» Written task
In the listing below, find the line with "NEEDLE_RADIUS = 7.0", then repeat exactly every line from the top through that one.
+++ Dataset +++
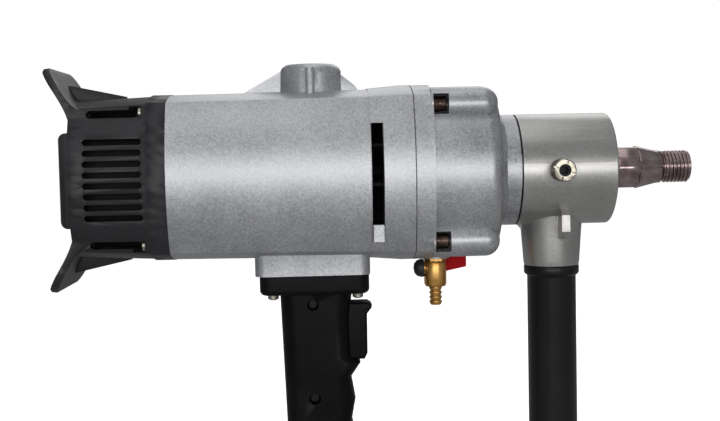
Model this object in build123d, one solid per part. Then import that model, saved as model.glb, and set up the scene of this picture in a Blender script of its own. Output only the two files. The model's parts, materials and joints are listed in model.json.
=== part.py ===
from build123d import *
import math
import os

# Hand-held wet diamond core drill. Millimetres. The origin is on the spindle axis at the
# root of the output thread. +X runs along the spindle towards the bit, +Z is up, and the
# pistol grip and the side handle hang towards -Z.

# Stations along the spindle axis, from the thread back to the rear stand.
THREAD_END = 18.5
THREAD_ROOT = 0.0
RELIEF_START = -1.5
CONE_START = -17.0
WRENCH_START = -32.0
COLLAR_FRONT = -39.2
NOSE_END = -43.5
COLLAR_REAR = -102.1
NECK_FRONT = -103.4
NECK_REAR = -112.0
SHOULDER = -116.6
FLANGE_FRONT = -161.7
CASE_REAR = -174.0
FAN_HOUSING_FRONT = -174.5
MOTOR_FRONT = -203.0
MOTOR_REAR = -333.0
RIM_REAR = -345.0
COVER_REAR = -395.0
BULGE_REAR = -402.0
FIN_TIP = -411.0

# Output thread, nose and collar.
THREAD_RADIUS = 11.0
SPINDLE_RADIUS = 14.0
JOURNAL_RADIUS = 12.5
WATER_BORE_RADIUS = 4.0
NOSE_RADIUS = 33.0
COLLAR_RADIUS = 37.75
NECK_RADIUS = 37.7
NOSE_BORE_RADIUS = 23.5
RUNNING = 0.05
SEATED = 0.02

# Half sizes of the squarish castings: corner y, corner z, middle of side, middle of top.
MOTOR_REAR_SECTION = (41.5, 48.5, 54.5, 55.2)
MOTOR_FRONT_SECTION = (43.0, 50.0, 56.0, 56.6)
FLANGE_SECTION = (43.5, 51.0, 57.0, 59.0)
CASE_SECTION = (34.0, 46.0, 55.0, 57.5)
WALL = 4.5

# Gear train: two spur stages with one centre distance, so motor and spindle share an axis.
PRESSURE_ANGLE = math.radians(20)
BACKLASH = 0.12
PROFILE_SHIFT = 0.3
MOTOR_PINION_TEETH = 10
LAYSHAFT_GEAR_TEETH = 44
FIRST_MODULE = 1.0
LAYSHAFT_PINION_TEETH = 11
SPINDLE_GEAR_TEETH = 25
SECOND_MODULE = 1.5
CENTRE_DISTANCE = (MOTOR_PINION_TEETH + LAYSHAFT_GEAR_TEETH) * FIRST_MODULE / 2
LAYSHAFT_RADIUS = 5.0
NEEDLE_RADIUS = 7.0

# Motor.
STATOR_REAR = -300.0
STATOR_FRONT = -242.0
STATOR_RADIUS = 47.9
STATOR_BORE = 28.5
ARMATURE_RADIUS = 27.8
SHAFT_RADIUS = 7.0
FAN_RADIUS = 46.0
COMMUTATOR_REAR = -345.0
COMMUTATOR_FRONT = -325.0
COMMUTATOR_RADIUS = 15.0
BRUSH_X = -335.0

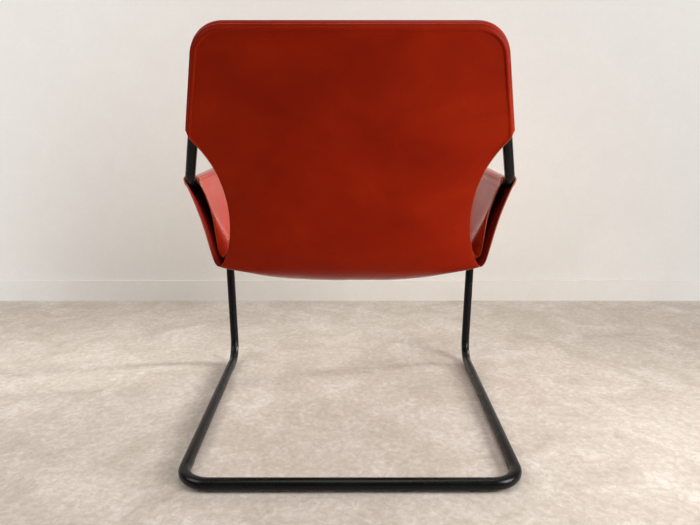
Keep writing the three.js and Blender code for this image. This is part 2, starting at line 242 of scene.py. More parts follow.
# Handling marks: soft smudges that change the gloss, with a little dust on what faces up
def makeHandling():
    group, inlet, outlet = newGroup("handlingMarks", {"Smudge Size": 18.0}, ["Smudge", "Dust"])
    where = objectSpace(group)
    smudge = noiseNode(group, where, inlet.outputs["Smudge Size"], 5.0, 0.5, 0.8)
    group.links.new(ramp(group, smudge, [(0.35, 0.0), (0.68, 1.0)]), outlet.inputs["Smudge"])
    facing = addNode(group, "ShaderNodeSeparateXYZ")
    group.links.new(addNode(group, "ShaderNodeNewGeometry").outputs["Normal"], facing.inputs[0])
    upward = ramp(group, facing.outputs["Z"], [(0.2, 0.0), (1.0, 1.0)])
    specks = ramp(group, noiseNode(group, where, 420.0, 3.0, 0.7), [(0.5, 0.0), (0.75, 1.0)])
    group.links.new(mathNode(group, "MULTIPLY", upward, specks), outlet.inputs["Dust"])
    return group


leatherGrain = makeLeatherGrain()
handlingMarks = makeHandling()


def placeGroup(tree, group, values):
    node = addNode(tree, "ShaderNodeGroup", node_tree=group)
    for label, value in values.items():
        node.inputs[label].default_value = value
    return node


def newMaterial(name):
    material = bpy.data.materials.new(name)
    material.use_nodes = True
    tree = material.node_tree
    return material, tree, tree.nodes["Principled BSDF"]


def bumpFrom(tree, shader, height, strength, distance):
    node = addNode(tree, "ShaderNodeBump")
    node.inputs["Strength"].default_value = strength
    node.inputs["Distance"].default_value = distance
    tree.links.new(height, node.inputs["Height"])
    tree.links.new(node.outputs["Normal"], shader.inputs["Normal"])


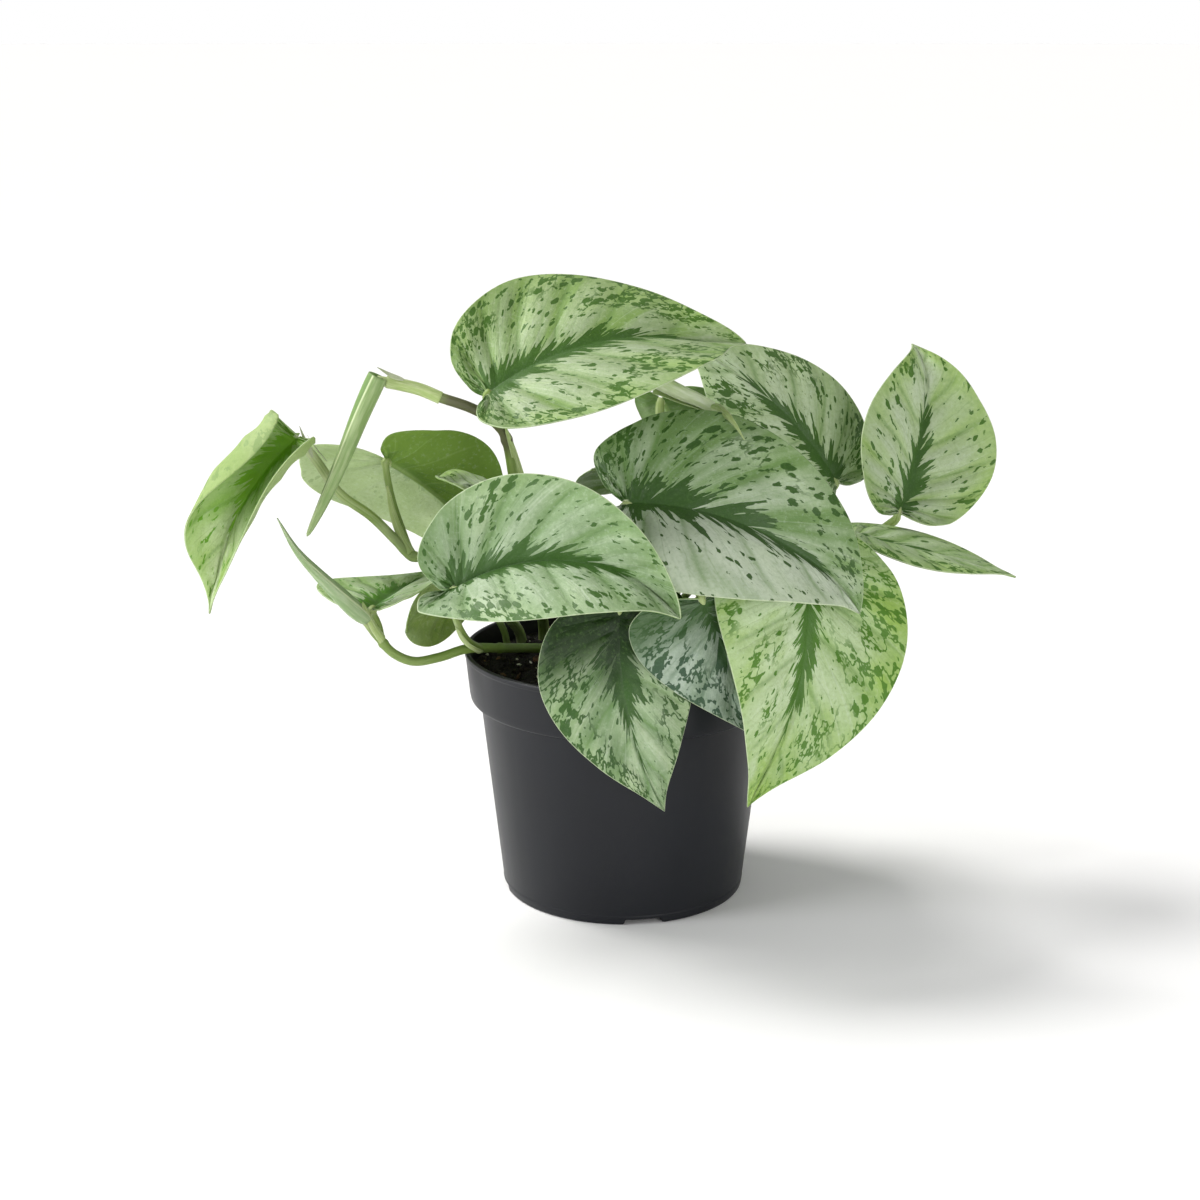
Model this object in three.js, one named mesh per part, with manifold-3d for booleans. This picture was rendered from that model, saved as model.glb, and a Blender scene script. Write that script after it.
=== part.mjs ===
// Satin pothos (Scindapsus) in its nursery pot: a black plastic pot, peat, three
// trailing stems, sixteen open leaves on their stalks and three leaves still rolled.
// Millimetres, +Z up, origin on the pot's axis at the floor, viewed from -Y.

import * as THREE from 'three';
import { mergeVertices } from 'three/addons/utils/BufferGeometryUtils.js';
import Module from 'manifold-3d';

const wasm = await Module();
wasm.setup();

// ---------------------------------------------------------------- driving sizes
const GAP = 0.3; // left between pieces that touch

const POT_HEIGHT = 94;
const RIM_RADIUS = 60; // outside of the rim: a 12 cm pot
const COLLAR_HEIGHT = 19;
const COLLAR_FOOT_RADIUS = 58;
const BODY_TOP_RADIUS = 54.3; // just below the collar
const BASE_RADIUS = 46;
const WALL = 1.3;
const FLOOR_LEVEL = 4.6; // inside of the pot's floor
const FOOT_LIFT = 3; // height of the raised ring under the floor
const FOOT_RING_WIDTH = 5;
const CENTRE_PAD_RADIUS = 12;
const NOTCH = { width: 14, height: 2.2, count: 4, firstAngle: -81 };
const DRAIN = { radius: 2.5, circle: 28, count: 8 };
const POT_SIDES = 48;

const SOIL_LEVEL = 86;
const ROOT_DEPTH = 6; // how far the stems reach into the peat

const LEAF_THICKNESS = 1.0;
const LEAF_SECTIONS = 12; // rings from base to tip
const LEAF_AROUND = 12; // points round each ring
const STALK_RADIUS = 1.3;
const STALK_SIDES = 6;
const VINE_SIDES = 8;

// --------------------------------------------------------------------- colours
const matte = (color, roughness) => new THREE.MeshStandardMaterial({ color, roughness, metalness: 0 });
const potPlastic = matte(0x2b2e33, 0.5);
const peat = matte(0x1d1612, 0.95);
const silverLeaf = matte(0x9dbb8e, 0.45);
const youngLeaf = matte(0xa9c585, 0.45);
const leafBack = matte(0x7d9a5a, 0.55);
const greenStem = matte(0x86a056, 0.5);
const paleSheath = matte(0xb9c79a, 0.6);

// ------------------------------------------------------------- solids and meshes
const closedGeometry = (geometry) => {
  const bare = geometry.index ? geometry.clone() : geometry;
  bare.deleteAttribute('normal');
  bare.deleteAttribute('uv');
  const merged = mergeVertices(bare, 1e-4);
  const source = merged.index.array;
  const kept = [];
  for (let i = 0; i < source.length; i += 3) {
    const [a, b, c] = [source[i], source[i + 1], source[i + 2]];
    if (a !== b && b !== c && c !== a) kept.push(a, b, c);
  }
  merged.setIndex(kept);
  return merged;
};

const signedVolume = (geometry) => {
  const p = geometry.attributes.position;
  const index = geometry.index.array;
  const [a, b, c] = [new THREE.Vector3(), new THREE.Vector3(), new THREE.Vector3()];
  let sum = 0;
  for (let i = 0; i < index.length; i += 3) {
    a.fromBufferAttribute(p, index[i]);
    b.fromBufferAttribute(p, index[i + 1]);
    c.fromBufferAttribute(p, index[i + 2]);
    sum += a.dot(b.cross(c)) / 6;
  }
  return sum;
};

// A closed three.js geometry as a manifold solid, with its faces turned outwards.
const solid = (geometry) => {
  const closed = closedGeometry(geometry);
  const index = Uint32Array.from(closed.index.array);
  if (signedVolume(closed) < 0) {
    for (let i = 0; i < index.length; i += 3) [index[i], index[i + 1]] = [index[i + 1], index[i]];
  }
  const vertProperties = Float32Array.from(closed.attributes.position.array);
  return new wasm.Manifold(new wasm.Mesh({ numProp: 3, vertProperties, triVerts: index }));
};

const group = new THREE.Group();
const addPiece = (name, body, material) => {
  const mesh = body.getMesh();
  const geometry = new THREE.BufferGeometry();
  geometry.setAttribute('position', new THREE.BufferAttribute(Float32Array.from(mesh.vertProperties), 3));
  geometry.setIndex(new THREE.BufferAttribute(Uint32Array.from(mesh.triVerts), 1));
  geometry.computeVertexNormals();
  const piece = new THREE.Mesh(geometry, material);
  piece.name = name;
  group.add(piece);
};

// Cuts leave crumbs at grazing crossings: the largest solid is the piece.
const largest = (body) => body.decompose().reduce((a, b) => (b.volume() > a.volume() ? b : a));

const smoothPath = (route) => new THREE.CatmullRomCurve3(route.map((p) => new THREE.Vector3(...p)), false, 'centripetal');

const polygon = (radius, sides) => {
  const corners = [];
  for (let i = 0; i < sides; i += 1) {
    const angle = (2 * Math.PI * i) / sides;
    corners.push(new THREE.Vector2(radius * Math.cos(angle), radius * Math.sin(angle)));
  }
  return new THREE.Shape(corners);
};

// A round stem of one thickness along its route.
const tube = ({ route, radius, steps, sides = STALK_SIDES }, extra = 0) => solid(
  new THREE.ExtrudeGeometry(polygon(radius + extra, sides), {
    steps, bevelEnabled: false, extrudePath: smoothPath(route),
  }),
);

// A sphere drawn out along a route: pointed at both ends, with its half width
// given by a function of the distance along it, and flattened where flat < 1.
const spindle = ({ route, halfWidth, flat = 1, flatAxis = [0, 1, 0], rings = 12, sides = 8 }) => {
  const path = smoothPath(route);
  const geometry = new THREE.SphereGeometry(1, sides, rings);
  const p = geometry.attributes.position;
  const across = new THREE.Vector3(...flatAxis).normalize();
  for (let i = 0; i < p.count; i += 1) {
    const along = Math.acos(THREE.MathUtils.clamp(p.getY(i), -1, 1)) / Math.PI;
    const ring = Math.hypot(p.getX(i), p.getZ(i)) || 1;
    const centre = path.getPointAt(along);
    const forward = path.getTangentAt(along);
    const side = new THREE.Vector3().crossVectors(forward, across).normalize();
    const depth = new THREE.Vector3().crossVectors(side, forward);
    const width = halfWidth(along) * Math.min(1, Math.hypot(p.getX(i), p.getZ(i)) * 4);
    centre.addScaledVector(side, (width * p.getX(i)) / ring);
    centre.addScaledVector(depth, (flat * width * p.getZ(i)) / ring);
    p.setXYZ(i, centre.x, centre.y, centre.z);
  }
  return solid(geometry);
};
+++
» Task output
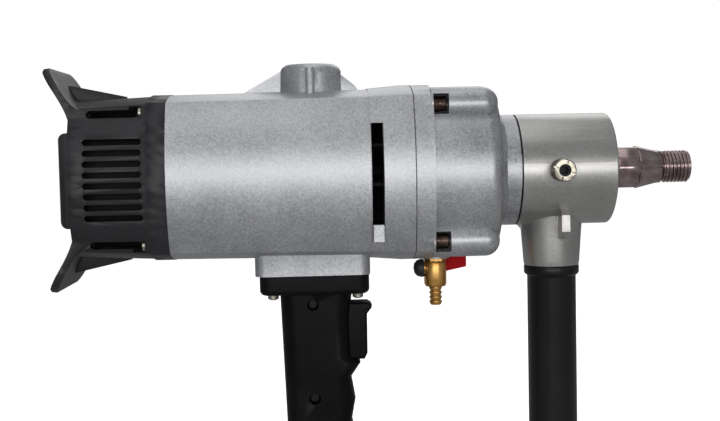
Model this object in build123d, one solid per part. Then import that model, saved as model.glb, and set up the scene of this picture in a Blender script of its own. Output only the two files. The model's parts, materials and joints are listed in model.json.
=== part.py ===
from build123d import *
import math
import os

# Hand-held wet diamond core drill. Millimetres. The origin is on the spindle axis at the
# root of the output thread. +X runs along the spindle towards the bit, +Z is up, and the
# pistol grip and the side handle hang towards -Z.

# Stations along the spindle axis, from the thread back to the rear stand.
THREAD_END = 18.5
THREAD_ROOT = 0.0
RELIEF_START = -1.5
CONE_START = -17.0
WRENCH_START = -32.0
COLLAR_FRONT = -39.2
NOSE_END = -43.5
COLLAR_REAR = -102.1
NECK_FRONT = -103.4
NECK_REAR = -112.0
SHOULDER = -116.6
FLANGE_FRONT = -161.7
CASE_REAR = -174.0
FAN_HOUSING_FRONT = -174.5
MOTOR_FRONT = -203.0
MOTOR_REAR = -333.0
RIM_REAR = -345.0
COVER_REAR = -395.0
BULGE_REAR = -402.0
FIN_TIP = -411.0

# Output thread, nose and collar.
THREAD_RADIUS = 11.0
SPINDLE_RADIUS = 14.0
JOURNAL_RADIUS = 12.5
WATER_BORE_RADIUS = 4.0
NOSE_RADIUS = 33.0
COLLAR_RADIUS = 37.75
NECK_RADIUS = 37.7
NOSE_BORE_RADIUS = 23.5
RUNNING = 0.05
SEATED = 0.02

# Half sizes of the squarish castings: corner y, corner z, middle of side, middle of top.
MOTOR_REAR_SECTION = (41.5, 48.5, 54.5, 55.2)
MOTOR_FRONT_SECTION = (43.0, 50.0, 56.0, 56.6)
FLANGE_SECTION = (43.5, 51.0, 57.0, 59.0)
CASE_SECTION = (34.0, 46.0, 55.0, 57.5)
WALL = 4.5

# Gear train: two spur stages with one centre distance, so motor and spindle share an axis.
PRESSURE_ANGLE = math.radians(20)
BACKLASH = 0.12
PROFILE_SHIFT = 0.3
MOTOR_PINION_TEETH = 10
LAYSHAFT_GEAR_TEETH = 44
FIRST_MODULE = 1.0
LAYSHAFT_PINION_TEETH = 11
SPINDLE_GEAR_TEETH = 25
SECOND_MODULE = 1.5
CENTRE_DISTANCE = (MOTOR_PINION_TEETH + LAYSHAFT_GEAR_TEETH) * FIRST_MODULE / 2
LAYSHAFT_RADIUS = 5.0
NEEDLE_RADIUS = 7.0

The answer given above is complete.